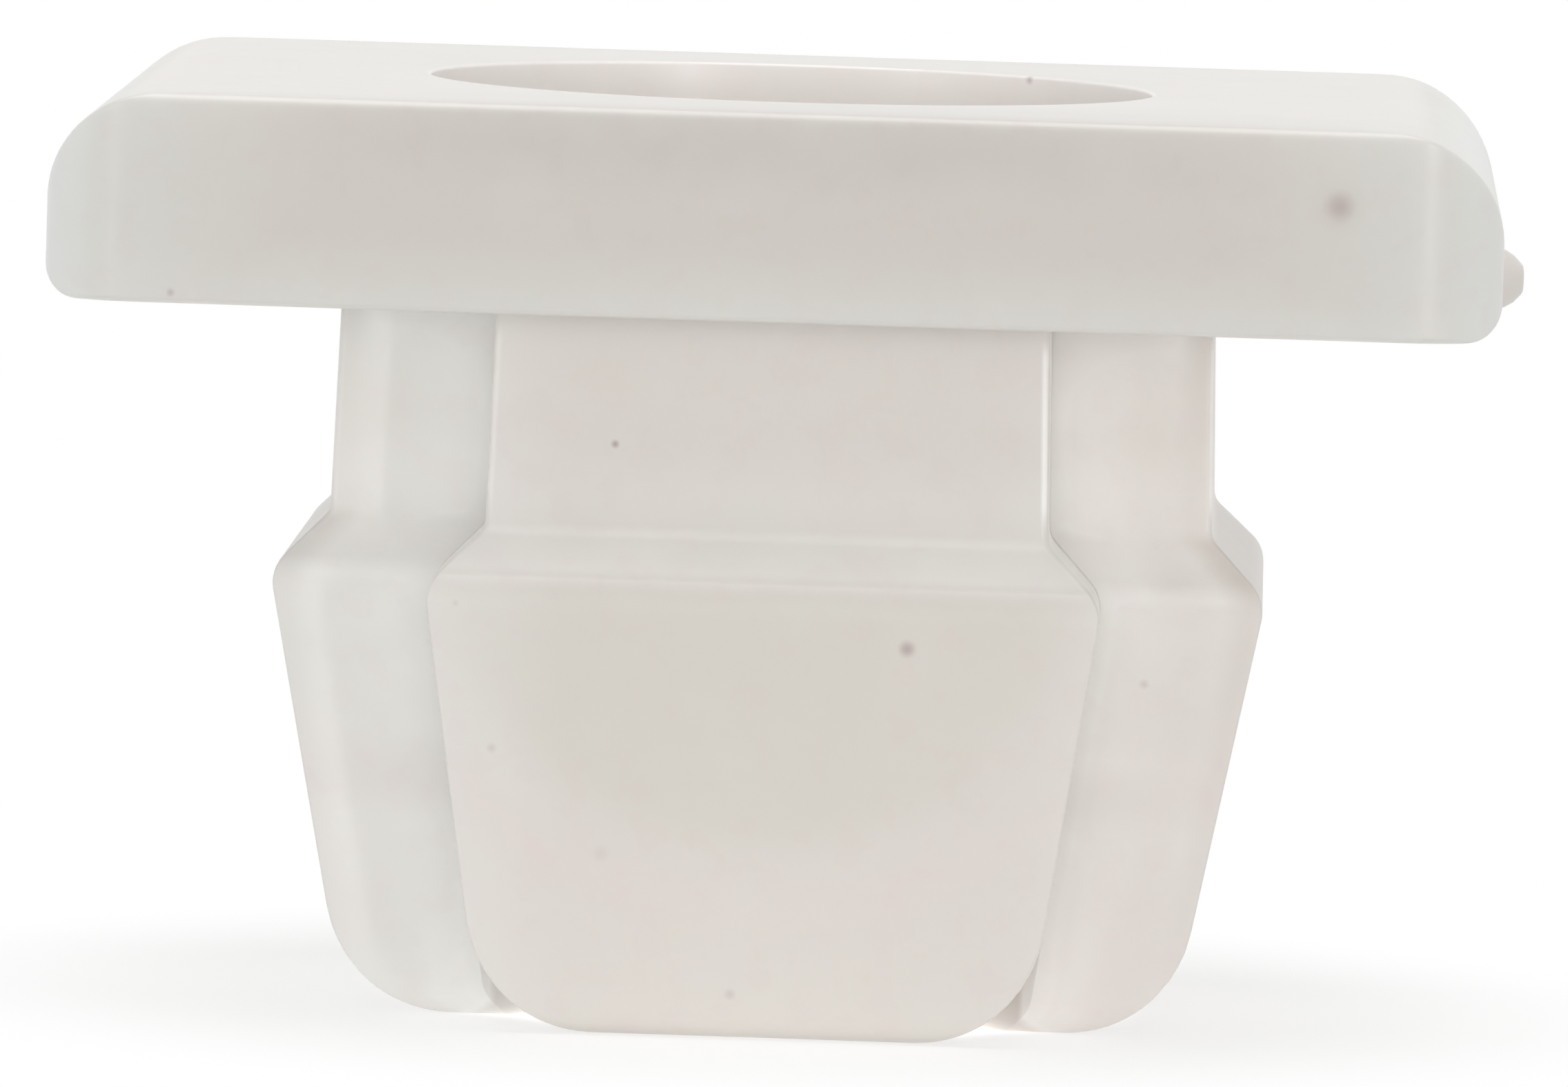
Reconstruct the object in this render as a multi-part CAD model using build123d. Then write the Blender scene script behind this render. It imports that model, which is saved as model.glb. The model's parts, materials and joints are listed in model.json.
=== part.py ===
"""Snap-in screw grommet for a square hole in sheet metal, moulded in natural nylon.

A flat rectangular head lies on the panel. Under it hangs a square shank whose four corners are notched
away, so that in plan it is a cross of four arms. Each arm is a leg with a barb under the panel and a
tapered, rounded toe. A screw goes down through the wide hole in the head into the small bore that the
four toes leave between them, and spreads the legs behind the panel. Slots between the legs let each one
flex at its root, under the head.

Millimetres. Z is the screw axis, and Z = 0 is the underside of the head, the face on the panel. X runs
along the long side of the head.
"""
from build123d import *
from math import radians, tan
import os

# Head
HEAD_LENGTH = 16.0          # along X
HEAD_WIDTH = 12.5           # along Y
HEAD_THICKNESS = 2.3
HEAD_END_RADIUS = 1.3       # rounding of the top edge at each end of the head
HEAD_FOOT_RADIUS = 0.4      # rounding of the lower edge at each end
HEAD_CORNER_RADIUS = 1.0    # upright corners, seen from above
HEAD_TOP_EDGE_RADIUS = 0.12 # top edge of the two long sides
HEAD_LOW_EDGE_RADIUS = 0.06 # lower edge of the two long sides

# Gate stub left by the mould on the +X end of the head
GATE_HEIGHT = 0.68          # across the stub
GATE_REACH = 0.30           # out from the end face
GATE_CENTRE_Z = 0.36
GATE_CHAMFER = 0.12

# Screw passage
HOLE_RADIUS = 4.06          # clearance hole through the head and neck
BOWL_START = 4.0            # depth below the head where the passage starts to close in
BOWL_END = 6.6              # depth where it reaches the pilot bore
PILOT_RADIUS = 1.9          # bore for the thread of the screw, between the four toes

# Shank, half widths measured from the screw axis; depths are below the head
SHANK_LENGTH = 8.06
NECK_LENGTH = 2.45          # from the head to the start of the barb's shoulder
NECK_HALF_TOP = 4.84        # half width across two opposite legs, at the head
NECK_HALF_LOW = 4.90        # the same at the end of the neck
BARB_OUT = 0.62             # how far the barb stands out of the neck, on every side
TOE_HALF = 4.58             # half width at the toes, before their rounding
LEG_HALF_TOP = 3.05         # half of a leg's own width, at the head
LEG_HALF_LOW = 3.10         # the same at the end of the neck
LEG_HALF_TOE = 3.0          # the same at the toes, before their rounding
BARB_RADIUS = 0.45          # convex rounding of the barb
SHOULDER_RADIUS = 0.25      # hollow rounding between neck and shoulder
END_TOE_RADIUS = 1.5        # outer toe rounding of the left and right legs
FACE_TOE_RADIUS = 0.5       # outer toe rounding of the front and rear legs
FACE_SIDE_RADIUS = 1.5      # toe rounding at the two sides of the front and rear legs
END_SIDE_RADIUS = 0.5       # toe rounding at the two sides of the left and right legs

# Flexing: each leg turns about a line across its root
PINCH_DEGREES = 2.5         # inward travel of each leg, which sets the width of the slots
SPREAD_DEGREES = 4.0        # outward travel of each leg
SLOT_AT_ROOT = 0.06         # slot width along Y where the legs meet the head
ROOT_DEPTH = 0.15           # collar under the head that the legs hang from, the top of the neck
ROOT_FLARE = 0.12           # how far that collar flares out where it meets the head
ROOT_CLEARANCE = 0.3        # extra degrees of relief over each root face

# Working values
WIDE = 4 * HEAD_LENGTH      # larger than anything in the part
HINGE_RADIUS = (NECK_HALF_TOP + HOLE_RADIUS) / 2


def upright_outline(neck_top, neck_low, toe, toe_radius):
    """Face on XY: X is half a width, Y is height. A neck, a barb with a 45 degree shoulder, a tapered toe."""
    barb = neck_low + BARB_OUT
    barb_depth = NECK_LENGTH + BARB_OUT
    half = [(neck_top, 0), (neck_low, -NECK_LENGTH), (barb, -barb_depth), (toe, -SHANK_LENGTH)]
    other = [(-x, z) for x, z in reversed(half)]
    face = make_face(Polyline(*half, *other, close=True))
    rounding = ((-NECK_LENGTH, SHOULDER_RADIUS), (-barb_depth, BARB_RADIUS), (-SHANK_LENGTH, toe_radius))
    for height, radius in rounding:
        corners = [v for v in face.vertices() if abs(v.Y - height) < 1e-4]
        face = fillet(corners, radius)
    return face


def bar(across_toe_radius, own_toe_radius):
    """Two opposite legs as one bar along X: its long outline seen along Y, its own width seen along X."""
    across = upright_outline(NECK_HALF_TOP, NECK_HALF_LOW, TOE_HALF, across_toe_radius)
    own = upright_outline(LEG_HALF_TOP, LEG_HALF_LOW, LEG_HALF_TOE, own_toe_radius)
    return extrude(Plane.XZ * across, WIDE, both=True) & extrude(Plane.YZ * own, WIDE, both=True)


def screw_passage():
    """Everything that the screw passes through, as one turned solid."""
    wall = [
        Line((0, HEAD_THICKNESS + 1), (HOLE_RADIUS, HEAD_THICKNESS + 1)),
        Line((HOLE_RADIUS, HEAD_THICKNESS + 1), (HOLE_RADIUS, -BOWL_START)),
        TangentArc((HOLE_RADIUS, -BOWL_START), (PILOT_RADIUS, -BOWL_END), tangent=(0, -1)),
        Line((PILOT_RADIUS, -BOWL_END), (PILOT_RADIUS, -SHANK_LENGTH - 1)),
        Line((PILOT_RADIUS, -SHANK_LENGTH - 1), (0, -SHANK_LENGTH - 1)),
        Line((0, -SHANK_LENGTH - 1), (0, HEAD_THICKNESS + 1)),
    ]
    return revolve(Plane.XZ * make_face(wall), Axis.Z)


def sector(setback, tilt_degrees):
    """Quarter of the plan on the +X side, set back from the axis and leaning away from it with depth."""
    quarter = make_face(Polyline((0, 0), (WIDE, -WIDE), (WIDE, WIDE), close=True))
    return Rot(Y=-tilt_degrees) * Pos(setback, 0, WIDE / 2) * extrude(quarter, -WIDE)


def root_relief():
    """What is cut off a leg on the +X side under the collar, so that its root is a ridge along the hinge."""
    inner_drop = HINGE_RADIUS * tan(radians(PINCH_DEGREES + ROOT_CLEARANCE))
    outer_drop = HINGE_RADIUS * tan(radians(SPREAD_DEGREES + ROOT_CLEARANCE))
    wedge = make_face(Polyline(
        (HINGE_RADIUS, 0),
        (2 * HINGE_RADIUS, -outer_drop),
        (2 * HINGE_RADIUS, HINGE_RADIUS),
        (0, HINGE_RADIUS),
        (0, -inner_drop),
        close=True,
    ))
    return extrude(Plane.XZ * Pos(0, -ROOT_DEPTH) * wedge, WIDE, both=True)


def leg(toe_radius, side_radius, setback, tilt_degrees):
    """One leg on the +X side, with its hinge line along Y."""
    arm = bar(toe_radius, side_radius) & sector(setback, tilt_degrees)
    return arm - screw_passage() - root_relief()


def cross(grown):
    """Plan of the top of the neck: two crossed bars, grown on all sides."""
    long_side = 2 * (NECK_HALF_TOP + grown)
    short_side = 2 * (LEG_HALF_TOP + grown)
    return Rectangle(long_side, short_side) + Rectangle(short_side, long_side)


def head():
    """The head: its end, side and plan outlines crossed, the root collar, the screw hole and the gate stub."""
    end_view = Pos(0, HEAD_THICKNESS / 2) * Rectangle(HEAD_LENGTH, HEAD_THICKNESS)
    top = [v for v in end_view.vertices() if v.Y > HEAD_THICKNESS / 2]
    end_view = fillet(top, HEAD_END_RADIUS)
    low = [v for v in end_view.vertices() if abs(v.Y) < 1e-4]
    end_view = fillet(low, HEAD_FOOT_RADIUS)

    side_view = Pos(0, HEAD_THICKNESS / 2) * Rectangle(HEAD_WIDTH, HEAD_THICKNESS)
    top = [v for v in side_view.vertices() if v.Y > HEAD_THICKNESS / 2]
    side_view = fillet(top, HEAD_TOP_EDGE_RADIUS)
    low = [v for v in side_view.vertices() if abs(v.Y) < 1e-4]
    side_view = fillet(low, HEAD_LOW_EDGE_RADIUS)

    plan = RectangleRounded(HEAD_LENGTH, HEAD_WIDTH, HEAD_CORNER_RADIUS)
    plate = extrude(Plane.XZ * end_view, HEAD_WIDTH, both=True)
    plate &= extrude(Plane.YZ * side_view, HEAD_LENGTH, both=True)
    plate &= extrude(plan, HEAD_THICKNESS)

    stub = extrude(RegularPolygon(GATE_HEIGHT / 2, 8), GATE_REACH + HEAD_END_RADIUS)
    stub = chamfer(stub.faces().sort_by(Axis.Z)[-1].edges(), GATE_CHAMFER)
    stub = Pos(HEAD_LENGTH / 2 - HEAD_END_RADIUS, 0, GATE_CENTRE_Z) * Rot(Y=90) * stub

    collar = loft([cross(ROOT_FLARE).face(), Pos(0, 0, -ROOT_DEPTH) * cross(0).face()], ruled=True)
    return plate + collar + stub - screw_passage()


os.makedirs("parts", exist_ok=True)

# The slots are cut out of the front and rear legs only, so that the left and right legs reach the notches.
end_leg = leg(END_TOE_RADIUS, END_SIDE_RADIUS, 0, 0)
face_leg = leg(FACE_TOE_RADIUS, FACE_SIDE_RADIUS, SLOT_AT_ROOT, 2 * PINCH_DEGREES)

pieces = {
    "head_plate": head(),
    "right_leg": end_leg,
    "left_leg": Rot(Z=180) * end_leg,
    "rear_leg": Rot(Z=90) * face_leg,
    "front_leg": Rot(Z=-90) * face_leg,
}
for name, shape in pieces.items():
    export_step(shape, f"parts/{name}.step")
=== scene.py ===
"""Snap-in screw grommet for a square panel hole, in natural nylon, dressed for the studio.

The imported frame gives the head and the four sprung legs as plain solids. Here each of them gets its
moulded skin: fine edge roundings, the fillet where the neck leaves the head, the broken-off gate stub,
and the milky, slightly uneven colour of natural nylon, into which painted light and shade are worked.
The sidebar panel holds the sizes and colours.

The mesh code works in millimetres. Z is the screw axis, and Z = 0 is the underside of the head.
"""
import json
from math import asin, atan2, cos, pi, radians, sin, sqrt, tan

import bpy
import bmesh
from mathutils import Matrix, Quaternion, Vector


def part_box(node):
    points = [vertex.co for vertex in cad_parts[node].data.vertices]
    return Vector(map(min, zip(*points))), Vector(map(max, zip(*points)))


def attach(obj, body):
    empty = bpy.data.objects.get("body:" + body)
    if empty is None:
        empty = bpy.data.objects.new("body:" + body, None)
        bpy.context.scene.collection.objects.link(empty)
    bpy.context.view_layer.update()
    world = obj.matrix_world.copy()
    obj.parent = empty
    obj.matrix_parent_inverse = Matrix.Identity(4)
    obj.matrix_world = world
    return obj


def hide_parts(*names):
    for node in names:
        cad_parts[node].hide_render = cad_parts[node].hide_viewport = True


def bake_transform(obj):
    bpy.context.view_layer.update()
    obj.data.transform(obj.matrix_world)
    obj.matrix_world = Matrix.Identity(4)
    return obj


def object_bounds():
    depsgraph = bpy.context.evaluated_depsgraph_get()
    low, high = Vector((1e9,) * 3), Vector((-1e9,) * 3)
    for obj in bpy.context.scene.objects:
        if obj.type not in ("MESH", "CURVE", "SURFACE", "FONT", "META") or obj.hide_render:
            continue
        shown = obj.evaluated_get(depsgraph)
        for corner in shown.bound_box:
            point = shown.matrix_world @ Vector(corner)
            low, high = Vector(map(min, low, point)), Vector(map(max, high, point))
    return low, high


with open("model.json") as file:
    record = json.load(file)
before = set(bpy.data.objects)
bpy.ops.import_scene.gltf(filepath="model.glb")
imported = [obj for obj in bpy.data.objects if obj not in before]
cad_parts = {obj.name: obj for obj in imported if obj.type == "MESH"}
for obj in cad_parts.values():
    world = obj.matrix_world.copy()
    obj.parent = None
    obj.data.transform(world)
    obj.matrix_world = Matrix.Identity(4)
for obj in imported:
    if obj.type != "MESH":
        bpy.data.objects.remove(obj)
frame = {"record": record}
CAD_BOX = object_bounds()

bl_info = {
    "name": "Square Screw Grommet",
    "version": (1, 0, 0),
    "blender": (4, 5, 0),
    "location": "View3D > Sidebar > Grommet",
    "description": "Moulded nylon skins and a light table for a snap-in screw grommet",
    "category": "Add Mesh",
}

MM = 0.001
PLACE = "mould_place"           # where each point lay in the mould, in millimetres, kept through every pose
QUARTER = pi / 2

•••

TASK TO COMPLETE: Give back exactly the lines from the line holding "bpy.data.objects.remove(obj)" through the last line of the listing, including both.

RESPONSE FOR THIS EXERCISE:
        bpy.data.objects.remove(obj)
frame = {"record": record}
CAD_BOX = object_bounds()

bl_info = {
    "name": "Square Screw Grommet",
    "version": (1, 0, 0),
    "blender": (4, 5, 0),
    "location": "View3D > Sidebar > Grommet",
    "description": "Moulded nylon skins and a light table for a snap-in screw grommet",
    "category": "Add Mesh",
}

MM = 0.001
PLACE = "mould_place"           # where each point lay in the mould, in millimetres, kept through every pose
QUARTER = pi / 2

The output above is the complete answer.